Work up your load conservatively. Hunters who push maximum pressure loads at home are essentially leaving no room for the pressure spikes that cold weather and altitude shifts can introduce. A load developed 2-3% below maximum gives you buffer when conditions change.

Keep a field data log. Chronograph your loads at different conditions when you get the chance. Note the temperature, elevation, and resulting velocity. Over time, you build a real picture of how your specific combination behaves across environments — and that data is worth more than any ballistic chart.

Confirm zero at altitude. If you're driving or flying to a hunt, build a range session into your arrival day whenever possible. Even a 10-shot confirmation at your hunting elevation will tell you whether your data holds or whether you need to make adjustments before you're in the field.

Consider your ballistic solver inputs carefully. Modern apps like Applied Ballistics or Hornady 4DOF can account for density altitude when you input current conditions. But garbage in, garbage out — if you're running sea-level velocity data at high altitude, your solver is working with wrong numbers from the start. Chronograph at altitude if you can, or at minimum use the solver's atmospheric correction features with accurate local data.

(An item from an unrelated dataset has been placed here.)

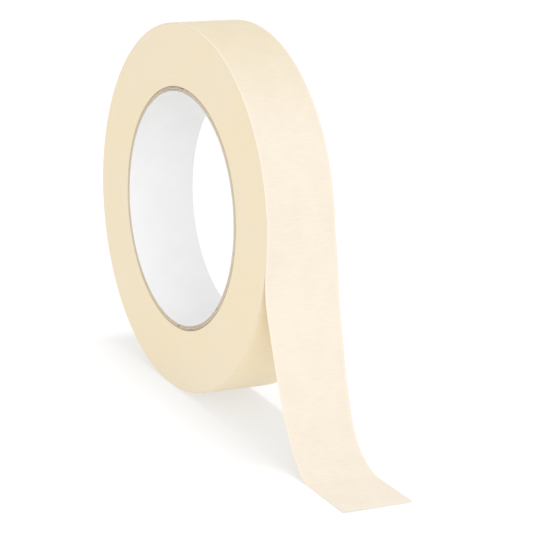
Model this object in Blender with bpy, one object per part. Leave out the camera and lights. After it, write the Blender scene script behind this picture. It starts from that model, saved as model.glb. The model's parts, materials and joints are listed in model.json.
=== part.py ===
"""A roll of masking tape on a paper core, standing on its tread, with its free end pulled out.

The frame: the origin is the point that the roll stands on, under its axis. +Z is up, the roll's
axis lies along Y, and the free end of the tape runs out along +X. Units are metres.
"""

from math import cos, pi, radians, sin

import bmesh
import bpy

# Driving dimensions
TAPE_WIDTH = 0.024
TAPE_LENGTH = 50.0
ROLL_RADIUS = 0.061
BORE_RADIUS = 0.0385
TAIL_REACH = 0.1165  # from under the axis to the cut end of the tape

# The core: a white liner paper inside plies of chipboard, with a line of glue between them
LINER_THICKNESS = 0.0002
PLY_THICKNESS = 0.0004
GLUE_LINE = 0.0001
PLY_NAMES = ("core_ply_inner", "core_ply_middle", "core_ply_outer")

# How the free end hangs: each bend is an arc, given as its length and the direction that it
# turns to, in degrees from straight down towards +X
PEEL_BEND = (0.018, 26.5)
FLARE_BEND = (0.026, 50.0)
FLOOR_BEND = (0.006, 90.0)
HINGE_GAP = 0.0003  # between two lengths of the free end, across a line that they fold on

# The round pieces have flat facets, with one facet under the axis for the roll to stand on
FACETS = 96
HALF_FACET = pi / FACETS
FACETS_UNDER_TAIL = 2  # left open in the last turn, where the free end leaves it
STATION_STEP = 0.002  # between the cross-sections of the free end
SMOOTH_ANGLE = radians(30)

CORE_RADIUS = BORE_RADIUS + LINER_THICKNESS + len(PLY_NAMES) * (PLY_THICKNESS + GLUE_LINE)
PACK_INNER_RADIUS = CORE_RADIUS + GLUE_LINE
TAPE_THICKNESS = pi * (ROLL_RADIUS**2 - CORE_RADIUS**2) / TAPE_LENGTH


def clear_scene():
    for item in list(bpy.data.objects):
        bpy.data.objects.remove(item, do_unlink=True)


def paper(name, colour, roughness):
    material = bpy.data.materials.new(name)
    material.use_nodes = True
    shader = material.node_tree.nodes["Principled BSDF"]
    shader.inputs["Base Color"].default_value = (*colour, 1.0)
    shader.inputs["Roughness"].default_value = roughness
    shader.inputs["Metallic"].default_value = 0.0
    return material


def add_piece(name, shape, material, place):
    """One named sub-part, closed and shaded smooth, from a bmesh that is built around its origin."""
    bmesh.ops.recalc_face_normals(shape, faces=shape.faces[:])
    mesh = bpy.data.meshes.new(name)
    shape.to_mesh(mesh)
    shape.free()
    mesh.materials.append(material)
    mesh.shade_smooth()
    mesh.set_sharp_from_angle(angle=SMOOTH_ANGLE)
    piece = bpy.data.objects.new(name, mesh)
    bpy.context.scene.collection.objects.link(piece)
    piece.location = place
    return piece


def add_ring(name, inner_radius, outer_radius, material, open_facets=0):
    """A ring around the roll's axis. Its radii are those of its flats, and open facets are left
    out below the line where the free end leaves the roll."""
    shape = bmesh.new()
    half_width = TAPE_WIDTH / 2
    inner, outer = (radius / cos(HALF_FACET) for radius in (inner_radius, outer_radius))
    corners = ((inner, -half_width), (outer, -half_width), (outer, half_width), (inner, half_width))
    profile = [
        shape.verts.new((radius * cos(HALF_FACET), y, -radius * sin(HALF_FACET)))
        for radius, y in corners
    ]
    section = shape.faces.new(profile)
    geometry = profile + list(section.edges)
    if open_facets:
        geometry.append(section)
    else:
        shape.faces.remove(section)
    steps = FACETS - open_facets
    bmesh.ops.spin(
        shape,
        geom=geometry,
        cent=(0, 0, 0),
        axis=(0, -1, 0),
        angle=2 * pi * steps / FACETS,
        steps=steps,
        use_merge=not open_facets,
    )
    return add_piece(name, shape, material, (0, 0, ROLL_RADIUS))


def after_arc(place, direction, length, turned_to):
    """The place at the end of an arc, or of a straight run where the direction doesn't change."""
    x, z = place
    turn = turned_to - direction
    if abs(turn) < 1e-9:
        return x + length * sin(direction), z - length * cos(direction)
    radius = length / turn
    return (
        x + radius * (cos(direction) - cos(turned_to)),
        z - radius * (sin(turned_to) - sin(direction)),
    )


def tail_runs():
    """The middle of the free end's thickness, from where it leaves the roll: where it starts, its
    first direction, and its runs as (length, direction turned to)."""
    leaves = ROLL_RADIUS / cos(HALF_FACET) - TAPE_THICKNESS / 2
    start = (leaves * cos(HALF_FACET), ROLL_RADIUS - leaves * sin(HALF_FACET))
    direction = -HALF_FACET
    bends = [(length, radians(angle)) for length, angle in (PEEL_BEND, FLARE_BEND, FLOOR_BEND)]
    place = start
    heading = direction
    for length, turned_to in bends:
        place = after_arc(place, heading, length, turned_to)
        heading = turned_to
    slope = bends[0][1]
    straight = (place[1] - TAPE_THICKNESS / 2) / cos(slope)
    flat = TAIL_REACH - place[0] - straight * sin(slope)
    runs = [bends[0], (straight, slope), bends[1], bends[2], (flat, radians(90))]
    return start, direction, runs


def tail_place(distance):
    """Where the middle of the free end is, at a distance along it from where it leaves the roll."""
    place, direction, runs = tail_runs()
    for length, turned_to in runs:
        if distance < length:
            part_way = direction + (turned_to - direction) * distance / length
            return after_arc(place, direction, distance, part_way)
        place = after_arc(place, direction, length, turned_to)
        direction = turned_to
        distance -= length
    return place


def tail_hinges():
    """The distances along the free end of the lines that it folds on: where it leaves the roll,
    halfway down its straight run, and halfway round its bend onto the ground."""
    lengths = [length for length, _ in tail_runs()[2]]
    return (
        HINGE_GAP / 2,
        lengths[0] + lengths[1] / 2,
        sum(lengths[:3]) + lengths[3] / 2,
    )


def add_tail_length(name, first, last, hinge, material, carrier=None):
    """One stiff length of the free end, from one distance along it to another. Its origin is on
    the line that it folds on, and it hangs from the length before it."""
    origin_x, origin_z = tail_place(hinge)
    steps = round((last - first) / STATION_STEP)
    shape = bmesh.new()
    stations = []
    for step in range(steps + 1):
        x, z = tail_place(first + (last - first) * step / steps)
        stations.append(shape.verts.new((x - origin_x, -TAPE_WIDTH / 2, z - origin_z)))
    edges = [shape.edges.new(pair) for pair in zip(stations, stations[1:])]
    widened = bmesh.ops.extrude_edge_only(shape, edges=edges)["geom"]
    far_side = [item for item in widened if isinstance(item, bmesh.types.BMVert)]
    bmesh.ops.translate(shape, verts=far_side, vec=(0, TAPE_WIDTH, 0))
    place = [origin_x, 0, origin_z]
    if carrier:
        place = [value - carried for value, carried in zip(place, carrier.matrix_world.translation)]
    piece = add_piece(name, shape, material, place)
    piece.parent = carrier
    thicken = piece.modifiers.new("Tape thickness", "SOLIDIFY")
    thicken.thickness = TAPE_THICKNESS
    thicken.offset = 0
    thicken.use_even_offset = True
    bpy.context.view_layer.update()
    return piece


def add_core():
    white = paper("liner_white", (0.86, 0.86, 0.85), 0.6)
    chipboard = paper("core_board", (0.55, 0.46, 0.35), 0.9)
    radius = BORE_RADIUS + LINER_THICKNESS
    add_ring("core_liner", BORE_RADIUS, radius, white)
    for name in PLY_NAMES:
        radius += GLUE_LINE
        add_ring(name, radius, radius + PLY_THICKNESS, chipboard)
        radius += PLY_THICKNESS


def add_tape():
    crepe = paper("tape_crepe", (0.88, 0.78, 0.60), 0.75)
    turn_inside = ROLL_RADIUS - TAPE_THICKNESS
    add_ring("tape_pack", PACK_INNER_RADIUS, turn_inside - GLUE_LINE, crepe)
    add_ring("outer_turn", turn_inside, ROLL_RADIUS, crepe, FACETS_UNDER_TAIL)


def add_tail():
    crepe = paper("tail_crepe", (0.89, 0.80, 0.63), 0.75)
    peel, middle, floor = tail_hinges()
    end = sum(length for length, _ in tail_runs()[2])
    gap = HINGE_GAP / 2
    upper = add_tail_length("tail_upper", peel + gap, middle - gap, peel, crepe)
    lower = add_tail_length("tail_lower", middle + gap, floor - gap, middle, crepe, upper)
    add_tail_length("tail_end", floor + gap, end, floor, crepe, lower)


clear_scene()
add_core()
add_tape()
add_tail()
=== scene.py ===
"""The looks of a roll of masking tape: its paper core, its wound turns and its free end.

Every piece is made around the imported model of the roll, in metres. +Z is up, the roll's axis lies
along Y, and the free end of the tape runs out along +X.
"""

import json
from math import cos, pi, radians, sin, tau

import bmesh
import bpy
from bpy.props import FloatProperty, FloatVectorProperty, IntProperty, PointerProperty
from mathutils import Matrix, Vector, noise


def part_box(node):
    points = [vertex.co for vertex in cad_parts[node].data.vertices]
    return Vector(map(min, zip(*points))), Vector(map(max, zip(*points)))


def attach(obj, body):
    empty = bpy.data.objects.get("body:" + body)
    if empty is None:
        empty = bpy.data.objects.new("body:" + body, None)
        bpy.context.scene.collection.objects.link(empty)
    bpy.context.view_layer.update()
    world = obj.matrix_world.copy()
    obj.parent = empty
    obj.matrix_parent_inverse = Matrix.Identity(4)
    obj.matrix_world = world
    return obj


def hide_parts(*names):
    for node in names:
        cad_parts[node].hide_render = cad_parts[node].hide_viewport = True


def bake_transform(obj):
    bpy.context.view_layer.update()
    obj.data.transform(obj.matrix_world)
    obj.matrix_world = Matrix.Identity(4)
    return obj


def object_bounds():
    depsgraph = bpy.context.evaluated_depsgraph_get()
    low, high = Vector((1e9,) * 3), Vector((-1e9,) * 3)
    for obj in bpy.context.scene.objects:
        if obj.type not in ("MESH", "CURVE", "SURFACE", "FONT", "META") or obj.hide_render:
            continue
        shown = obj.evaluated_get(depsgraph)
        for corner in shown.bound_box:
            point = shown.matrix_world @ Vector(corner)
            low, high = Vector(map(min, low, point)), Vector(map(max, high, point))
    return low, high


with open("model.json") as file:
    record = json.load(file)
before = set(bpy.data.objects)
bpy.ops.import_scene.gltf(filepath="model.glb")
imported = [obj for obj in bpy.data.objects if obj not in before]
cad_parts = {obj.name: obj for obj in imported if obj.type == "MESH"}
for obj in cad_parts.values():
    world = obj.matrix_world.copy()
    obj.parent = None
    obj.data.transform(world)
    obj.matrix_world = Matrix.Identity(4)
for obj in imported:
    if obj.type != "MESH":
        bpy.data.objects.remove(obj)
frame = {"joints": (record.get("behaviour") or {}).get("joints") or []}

bl_info = {
    "name": "Masking Tape Roll",
    "version": (1, 0, 0),
    "blender": (4, 5, 0),
    "location": "3D View > Sidebar > Tape Roll",
    "description": "Makes a roll of crepe paper tape on a paper core, with its free end pulled out",
    "category": "Mesh",
}

CAD_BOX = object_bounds()
HINGES = {joint["name"]: Vector(joint["pos_m"]) for joint in frame["joints"]}

ROLL_LOW, ROLL_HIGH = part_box("outer_turn")
ROLL_RADIUS = ROLL_HIGH.x
AXIS_HEIGHT = (ROLL_LOW.z + ROLL_HIGH.z) / 2
HALF_WIDTH = ROLL_HIGH.y
CORE_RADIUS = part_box("core_ply_outer")[1].x
LINER_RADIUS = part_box("core_liner")[1].x
PLY_PITCH = CORE_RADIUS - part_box("core_ply_middle")[1].x
TAIL_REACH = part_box("tail_end")[1].x

# Which faces of a strip of tape take which of its materials
OUTER_SIDE, ADHESIVE_SIDE = 0, 1

# Where the strips of the free end meet, as distances along the tape
START_OF_PEEL = 0.006
PEEL_MEETS_HANG = 0.014
HANG_MEETS_GROUND = 0.050

# How far the last turn reaches round the roll, and how far the turns under it make room for
# the lap over its own start
LAST_TURN_ANGLE = radians(372)
ROOM_FOR_LAP = radians(15)

# The gap that keeps two turns of tape apart, and the width of the tape's pressed edges
TURN_GAP = 0.00001
SHOULDER_WIDTH = 0.0006

# Stretches of the tape, as distances along it, where its colour changes
# Over this stretch the painted light runs from the roll's underside, painted lighter, to its top,
# painted darker
PAINTED_LIGHT_UNDERSIDE_TO_TOP = (-0.30, -0.20)
WOUND_TO_FREE = (-0.10, -0.035)
# Over this stretch the flat end lying on the ground starts to be painted lighter
HANGING_TO_FLAT = (0.062, 0.074)

# Where each ply's seam is, as an angle from the front of the roll up over its top
SEAMS = {
    "core_liner": radians(100),
    "core_ply_inner": radians(40),
    "core_ply_middle": radians(84),
    "core_ply_outer": radians(-95),
}

# Edges that turn by more than this are drawn sharp
SHARP_ANGLE = radians(40)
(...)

The Mountain Doesn't Care About Your Bench Work

Here's the uncomfortable truth that the handloading hobby sometimes glosses over: all that meticulous work at your home bench is a starting point, not an ending point. The mountain operates on its own rules, and it has no interest in the beautiful groups you shot last July.

The hunters who consistently connect at altitude — in cold, in thin air, on animals that took real effort to find — are the ones who tested their systems under realistic conditions and built in enough margin to absorb the variables they couldn't fully predict.

Your load recipe isn't finished when it shoots well at home. It's finished when it shoots well where you're actually hunting. Until then, you're playing the ballistic lottery — and the house doesn't always lose.